Mass Movements and Foreign Policy Behavior in Europe

Friday, July 14, 2017
Gilbert Scott Building - Room 356 (University of Glasgow)
Adam Van Liere , Political Science, University of Wisconsin - La Crosse
Erica Edwards , Political Science, Miami University Ohio
As refugees from the Syrian civil war make their way into Europe, they have brought with them an array of policy challenges and debates. These have ranged from the challenges of countries, such as Greece and Italy, grappling with an influx of migrants while still struggling with their own financial woes to the struggles of the United Kingdom debating a Brexit strategy largely centered around migration fears. But the resettlement of Syrian refugees in Europe has also called into question the foreign policy behavior of both European states and the European Union.
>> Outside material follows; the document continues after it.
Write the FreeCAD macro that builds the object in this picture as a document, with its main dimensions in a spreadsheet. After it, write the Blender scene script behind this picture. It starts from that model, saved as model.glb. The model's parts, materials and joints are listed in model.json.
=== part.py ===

Turkey, for example, has pressed for visa-free travel by its citizens throughout much of Europe as part of a broader migration deal intended to help stem the flow of refugees into Europe from the Middle East. While such examples are interesting in their own right, they beg the broader question of what effect does the mass movement of people have on foreign policy behavior? In this paper, we consider what factors lead member states in the European Union to adopt particular migration and asylum policies? In particular, when do members states diverge from the supranational policies established by the EU? Ultimately, we provide evidence that the domestic politicization of immigration and asylum, rather than economic arguments, shape the ways in which individual member states shape policy toward migrant issues.